The announcement of the polling dates has triggered a negative response from the moderate separatists. It has hardened their stance to the election. They see Delhi’s sticking to the schedule as another instance of its rigid approach, its unwillingness to listen to what they have to say. Delhi, in their perception, has rejected their demand for postponing the polls in deference to the NC's demand for immediate elections.

The Kashmir Committee, a group of eminent Indians that is engaging in dialogue with the separatists, has denounced the EC's announcement of election dates as it "has complicated efforts to ensure the broadest possible political participation in the election process. It has come even before the government could initiate a dialogue to elicit such a participation." Besides, "those who have agreed to take part in the elections after a lapse of many years simply do not have enough time to arrange their logistics". The separatists lack the grassroots network and machinery that the NC has, and it has been 20 years since the electoral rolls in J&K were revised.

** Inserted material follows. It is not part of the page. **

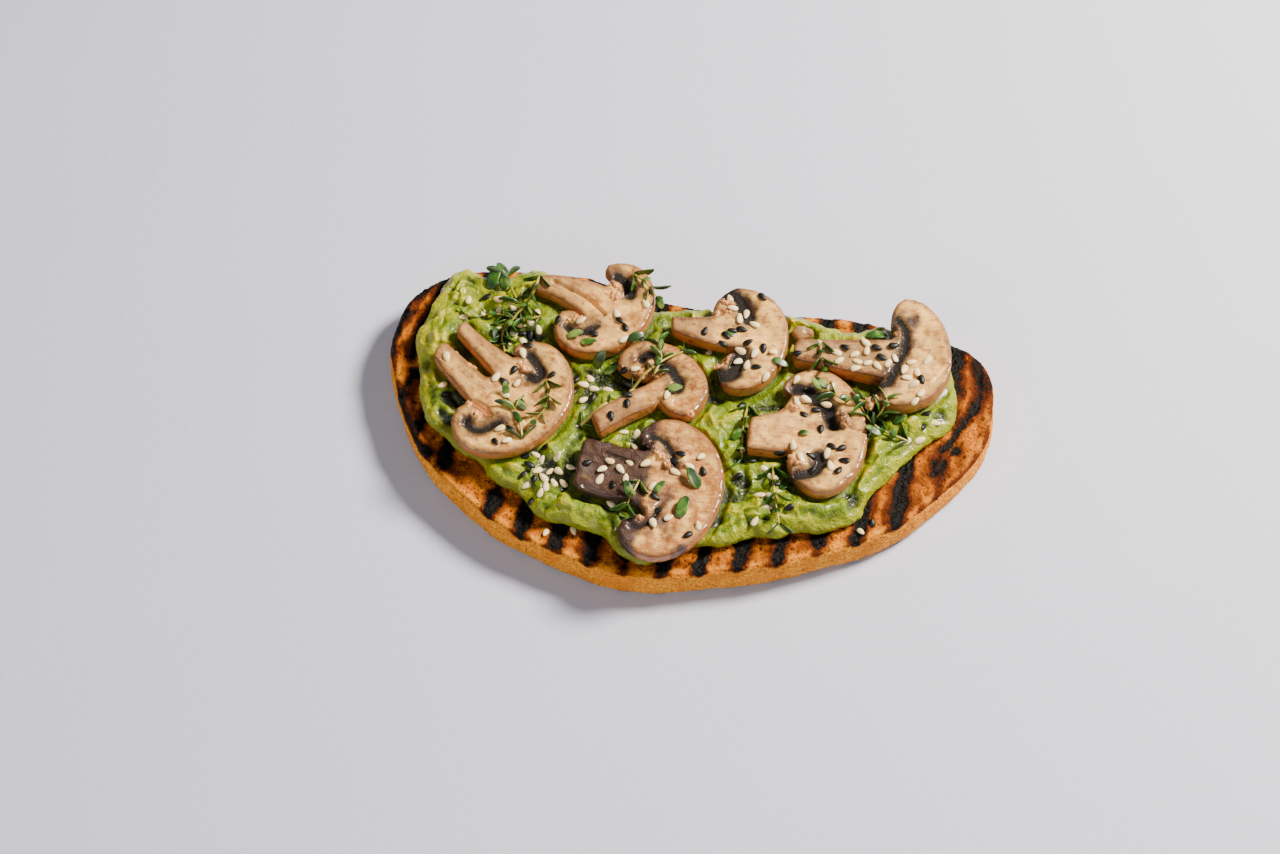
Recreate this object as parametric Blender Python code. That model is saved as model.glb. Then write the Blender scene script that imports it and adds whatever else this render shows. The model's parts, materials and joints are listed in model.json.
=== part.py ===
"""Avocado toast: a grilled slice of sourdough, a layer of crushed avocado spread over it,
seven lengthwise slices of mushroom and one loose bit of mushroom stem.

The toast lies flat on its underside. +X runs along the slice, from its rounder end to its
squarer one, +Y points to the long edge that was the bottom of the loaf, and +Z is up. The
origin is the middle of the bounding box, at the bottom.

All sizes below are in millimetres and angles in degrees; new_body() writes metres.
Run with: blender --background --python part.py
"""

import math
from typing import NamedTuple

import bmesh
import bpy
from mathutils import Matrix, Vector
from mathutils.geometry import delaunay_2d_cdt

MM = 0.001
GAP = 0.3  # clearance between pieces that rest on each other


# --------------------------------------------------------------------------- sizes

# The bread's outline is four quarter superellipses that meet where the slice is longest
# and deepest: (half-length, half-depth, exponent). An exponent of 2 is an ellipse, and a
# larger one is squarer.
BREAD_CENTRE = Vector((-8.0, 5.0))
BREAD_QUARTERS = (
    (101.5, 34.8, 5.4),  # back right: the squarest corner, where the loaf met its tin
    (-86.5, 34.8, 3.1),  # back left
    (-86.5, -68.2, 1.8),  # front left: the domed crust
    (101.5, -68.2, 1.7),  # front right
)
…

It is unlikely that the election commission will be able update it by September.

Notwithstanding the absence of positive signals from the separatists and the limited time it has to woo them to contest, the government, it seems, has not given up hope. It is persisting with dialogue with the separatists at various levels and through an array of interlocutors, as well as "track II" initiatives, such as the Kashmir Committee, which are private efforts but which have the government’s quiet blessings.

However, what Delhi needs now is not mediation but miracles.